Take every line from the material that has the word "starting" in it.

## start Given records

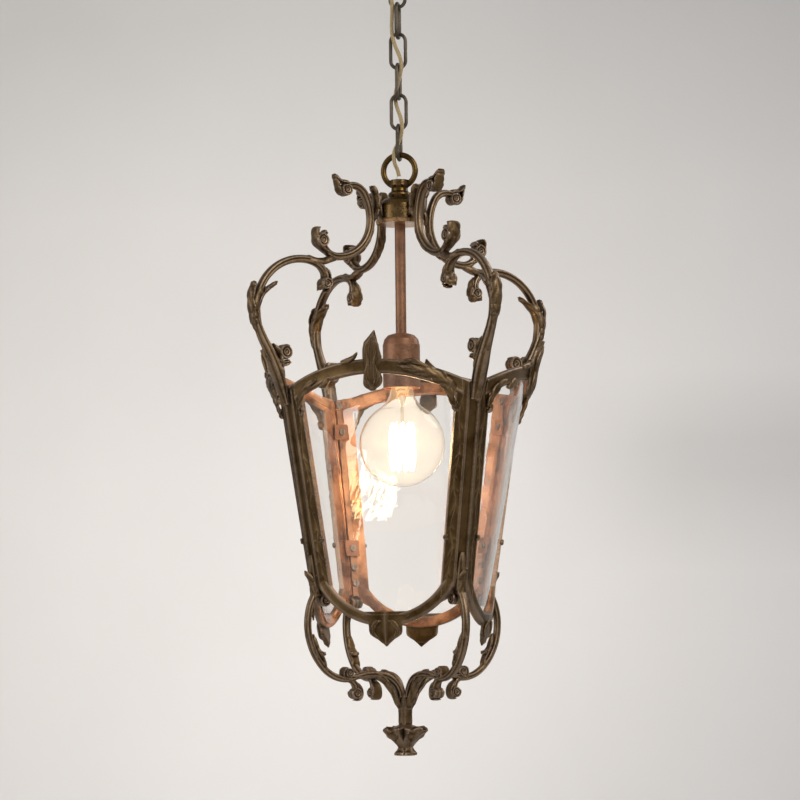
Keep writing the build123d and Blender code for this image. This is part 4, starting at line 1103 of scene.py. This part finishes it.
roomSettings = {"floor": -1.75, "wall": 6.0, "half": 60.0, "bend": 1.0}
glowSettings = {"power": 2.5, "colour": (1.0, 0.50, 0.19), "size": 0.018}
skySettings = {"colour": (0.95, 0.93, 0.90), "strength": 0.6}
aimPoint = (0, 0, -0.55)
lightSettings = {
    "key": {"place": (2.5, -2.2, 1.2), "size": 1.6, "power": 72.0, "colour": (1.0, 0.98, 0.96)},
    "fill": {"place": (-2.8, -2.0, 0.2), "size": 2.4, "power": 40.0, "colour": (0.96, 0.97, 1.0)},
    "wash": {"place": (-1.3, 3.6, -1.6), "size": 2.2, "power": 76.0, "colour": (1.0, 0.985, 0.97),
             "aim": (-1.4, 6.0, 0.25)},
    "back": {"place": (1.5, 1.5, 0.9), "size": 1.2, "power": 24.0, "colour": (1.0, 0.97, 0.94)},
}


def makeRoom(s):
    # floor that sweeps up into a wall: flat run, quarter circle, then straight up
    a = np.linspace(0, math.pi / 2, 24)
    y = np.concatenate([[-s["half"]], s["wall"] - s["bend"] + s["bend"] * np.sin(a), [s["wall"]]])
    z = np.concatenate([[s["floor"]], s["floor"] + s["bend"] - s["bend"] * np.cos(a), [s["half"]]])
    x = np.linspace(-s["half"], s["half"], 2)
    grid = np.stack(np.broadcast_arrays(x[None, :], y[:, None], z[:, None]), -1).reshape(-1, 3)
    i = np.arange(len(y) - 1)
    faces = np.stack([2 * i, 2 * i + 1, 2 * i + 3, 2 * i + 2], -1)
    mesh = bpy.data.meshes.new("floorSweep")
    mesh.from_pydata(grid.tolist(), [], faces.tolist())
    mesh.polygons.foreach_set("use_smooth", np.ones(len(faces), bool))
    mesh.materials.append(plainWall("paleWall", wallSettings))
    sweep = bpy.data.objects.new("floorSweep", mesh)
    bpy.context.scene.collection.objects.link(sweep)


def makeLights(lights, glow, sky):
    # soft square lamps turned to their aim, an even sky, and a small lamp at the middle of the filament
    for name, s in lights.items():
        lamp = bpy.data.lights.new(name, "AREA")
        lamp.size, lamp.energy, lamp.color = s["size"], s["power"], s["colour"]
        obj = bpy.data.objects.new(name, lamp)
        obj.location = s["place"]
        way = Vector(s.get("aim", aimPoint)) - Vector(s["place"])
        obj.rotation_euler = way.to_track_quat("-Z", "Y").to_euler()
        obj.visible_camera = False
        bpy.context.scene.collection.objects.link(obj)
    world = bpy.data.worlds.new("studio")
    world.use_nodes = True
    background = world.node_tree.nodes["Background"]
    background.inputs["Color"].default_value = (*sky["colour"], 1)
    background.inputs["Strength"].default_value = sky["strength"]
    bpy.context.scene.world = world
    lamp = bpy.data.lights.new("bulbLight", "POINT")
    lamp.energy, lamp.color, lamp.shadow_soft_size = glow["power"], glow["colour"], glow["size"]
    obj = bpy.data.objects.new("bulbLight", lamp)
    obj.visible_camera = obj.visible_glossy = obj.visible_transmission = False
    obj.location = (0, 0, hubTop + (filamentSettings["top"] + filamentSettings["bottom"]) / 2 * mm)
    bpy.context.scene.collection.objects.link(obj)


makeRoom(roomSettings)
makeLights(lightSettings, glowSettings, skySettings)
bpy.context.scene.view_settings.view_transform = "Standard"
print("room and lights made")
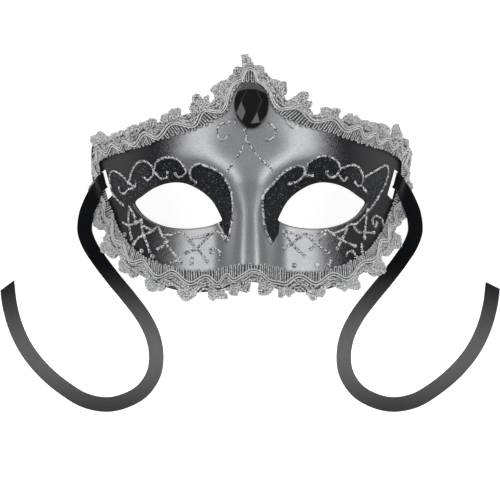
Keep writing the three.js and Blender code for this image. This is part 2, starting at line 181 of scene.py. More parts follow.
# Columns of the wall's section: millimetres out from the hole, part of the way to the edge, and
# depth under the front. The lip of the hole is rounded, and the back is plainer than the front.
FRONT_COLUMNS = 46
BACK_COLUMNS = 14
LIP = [(0, 0.95), (0, 0.65), (0.12, 0.32), (0.4, 0.08)]
LIP_WIDTH = 0.9
BACK_LIP = (0.25, 0, WALL - 0.15)
AROUND_MIDDLE = 76
AROUND_CROWN = 66
AROUND_SIDE = 90
AROUND = AROUND_MIDDLE + AROUND_CROWN + AROUND_SIDE
HOLE_STEPS = 40
TOUCHING = 0.001 * MM


def add_grid(bm, across, up):
    """Adds a grid to a bmesh: its vertices, and where each stands on it, from 0 to 1 both ways"""
    verts = bmesh.ops.create_grid(bm, x_segments=across, y_segments=up, size=0.5)["verts"]
    return verts, np.array([v.co[:2] for v in verts]) + 0.5


def place_all(verts, places):
    for vert, place in zip(verts, places):
        vert.co = place


def add_object(name, data):
    made = bpy.data.objects.new(name, data)
    bpy.context.collection.objects.link(made)
    return made


def finish_mesh(bm, name):
    """The object that a bmesh becomes"""
    mesh = bpy.data.meshes.new(name)
    bm.to_mesh(mesh)
    bm.free()
    return add_object(name, mesh)


def mesh_as_seen(made):
    """The mesh of an object with its modifiers applied, or of a curve with its thickness"""
    bpy.context.view_layer.update()
    return bpy.data.meshes.new_from_object(made.evaluated_get(bpy.context.evaluated_depsgraph_get()))


corner = CORNER_STATION * STEPS_A_STATION
chin = (len(EDGE_STATIONS) - 1) * STEPS_A_STATION
middle_line = np.stack([np.zeros(2), [shell_edge[chin][1], shell_edge[0][1]]], axis=1)
outline = np.vstack([
    evenly(middle_line, AROUND_MIDDLE + 1)[:-1],
    evenly(shell_edge[:corner + 1], AROUND_CROWN + 1)[:-1],
    evenly(shell_edge[corner:chin + 1], AROUND_SIDE + 1)[:-1]])
hole_line = curve_through(EYE_HOLE, HOLE_STEPS, closed=True)
hole = evenly(np.vstack([hole_line, hole_line[:1]]), AROUND + 1)[:-1]

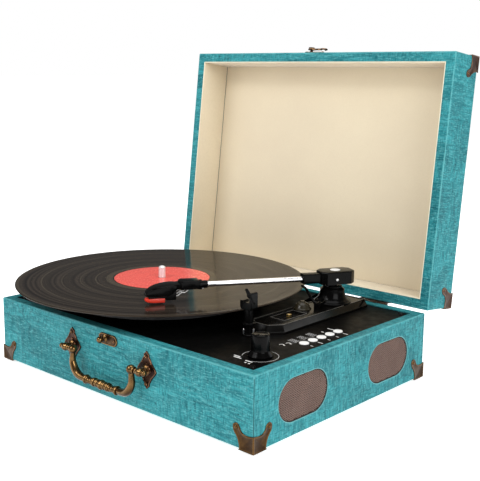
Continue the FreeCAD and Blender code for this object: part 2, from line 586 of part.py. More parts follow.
def makeArmRest():
    x, y, foot = val(restX), val(restY), val(deckZ)
    # the fork's floor and its low tine stay under the tube, which parks at this reach
    reach = math.hypot(val(pivotX) - x, val(pivotY) - y)
    tubeZ = val(pivotZ) + reach * math.tan(math.radians(val("armRise")))
    tubeUnder = tubeZ - val("tubeRadius")
    radius, wide, deep, tine = val("restRadius"), val("restWide"), val("restDeep"), val("tineWide")
    neckTop = tubeUnder - val("forkDeep")
    flange = val("restRadius + restFlange")
    post = Part.makeCylinder(flange, val("flangeTall"), Vector(x, y, foot))
    post = post.fuse([Part.makeCylinder(radius, neckTop - foot, Vector(x, y, foot)),
                      Part.makeCylinder(flange, val("restRingTall"),
                                        Vector(x, y, foot + val("restRingRise")))])
    hingeUp = val(clipZ)
    block = Part.makeBox(wide, deep, hingeUp + 2 - neckTop, Vector(x - wide / 2, y - deep / 2, neckTop))
    block = roundEdges(block, 1, lambda e: abs(e.tangentAt(e.FirstParameter).z) > 0.9)
    slot = Part.makeBox(wide - 2 * tine, deep + 2, 40,
                        Vector(x - wide / 2 + tine, y - deep / 2 - 1, tubeUnder - val("forkFloor")))
    lowSide = Part.makeBox(wide / 2, deep + 2, 40,
                           Vector(x - wide / 2 - 1, y - deep / 2 - 1, tubeUnder - val("forkLow")))
    rest = post.fuse(block).cut(slot.fuse(lowSide))
    hingeX = x + wide / 2 - tine / 2
    rest = rest.cut(Part.makeCylinder(val("clipPin + runGap"), deep + 4,
                                      Vector(hingeX, y - deep / 2 - 2, hingeUp), Y_AXIS))
    solid(rest.removeSplitter(), "arm_rest")
    # clip: a short hook up over the tube and a tail down outside the tine
    hook = [Vector(1.2, 0, 0.7), Vector(-3.2, 0, 6), Vector(-5.1, 0, 4.6), Vector(-1.2, 0, -0.9),
            Vector(4.8, 0, -8), Vector(6.6, 0, -6.4)]
    clip = outlineFace(hook).extrude(Y_AXIS * val("clipThick"))
    boss = Part.makeCylinder(val("clipBoss"), val("clipThick"), Vector(), Y_AXIS)
    pin = Part.makeCylinder(val("clipPin"), val("clipThick + restDeep"), Vector(), Y_AXIS)
    spot = Vector(hingeX, y - deep / 2 - val("clipThick + clipGap"), hingeUp)
    solid(clip.fuse([boss, pin]).removeSplitter(), "arm_clip", Placement(spot, Rotation()))


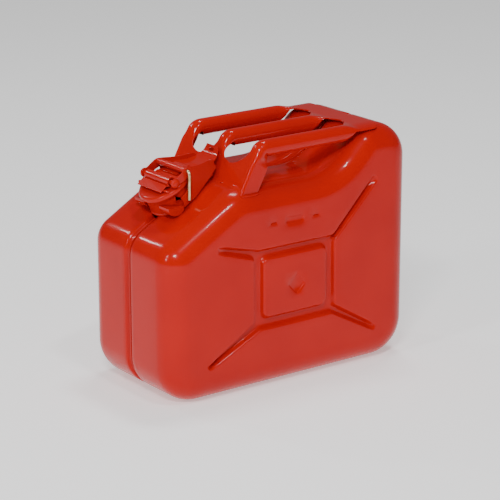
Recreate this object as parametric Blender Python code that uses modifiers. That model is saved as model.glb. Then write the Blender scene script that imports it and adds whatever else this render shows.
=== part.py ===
"""Pressed-steel jerry can with a cam-lever lid and a three-bar handle.

X runs along the can (spout end at -X), Y across it, Z up; the origin is at the bottom centre.
Lengths are written in millimetres and scaled to metres when the meshes are made.
"""
import math

import bmesh
import bpy
from mathutils import Matrix, Vector

MM = 0.001
COLLECTION = "jerry_can"

# Body, all in millimetres.
LENGTH = 345.0
WIDTH = 165.0
TOP_Z = 283.0               # rear hump under the handle's rear plate
DECK_Z = 237.0              # flat deck under the grip
SHEET = 1.0
EDGE_R = 28.6               # rounding between side panels and narrow faces
BOTTOM_R = 46.0
GAP = 0.3                   # running gap kept between separate pieces
SEAM_DEPTH = 4.5
SHOULDER_START_X = -77.0    # where the deck turns down towards the spout
SHOULDER_FRONT_Z = 180.6    # where the shoulder's plane meets the front face
HALF_LENGTH = LENGTH / 2
HALF_WIDTH = WIDTH / 2
SHOULDER_ANGLE = math.atan2(DECK_Z - SHOULDER_FRONT_Z, SHOULDER_START_X + HALF_LENGTH)

# Side view outline: corner x, corner z, corner radius, arc segments (counter-clockwise seen from -Y).
BODY_CORNERS = [
    (-HALF_LENGTH, 0.0, BOTTOM_R, 7),
    (HALF_LENGTH, 0.0, BOTTOM_R, 7),
    (HALF_LENGTH, TOP_Z, 40.0, 7),
    (108.0, TOP_Z, 32.0, 4),
    (64.4, DECK_Z, 79.0, 5),
    (SHOULDER_START_X, DECK_Z, 50.0, 3),
    (-HALF_LENGTH, SHOULDER_FRONT_Z, 30.0, 5),
]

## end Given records

Problem solution:
Keep writing the build123d and Blender code for this image. This is part 4, starting at line 1103 of scene.py. This part finishes it.
Keep writing the three.js and Blender code for this image. This is part 2, starting at line 181 of scene.py. More parts follow.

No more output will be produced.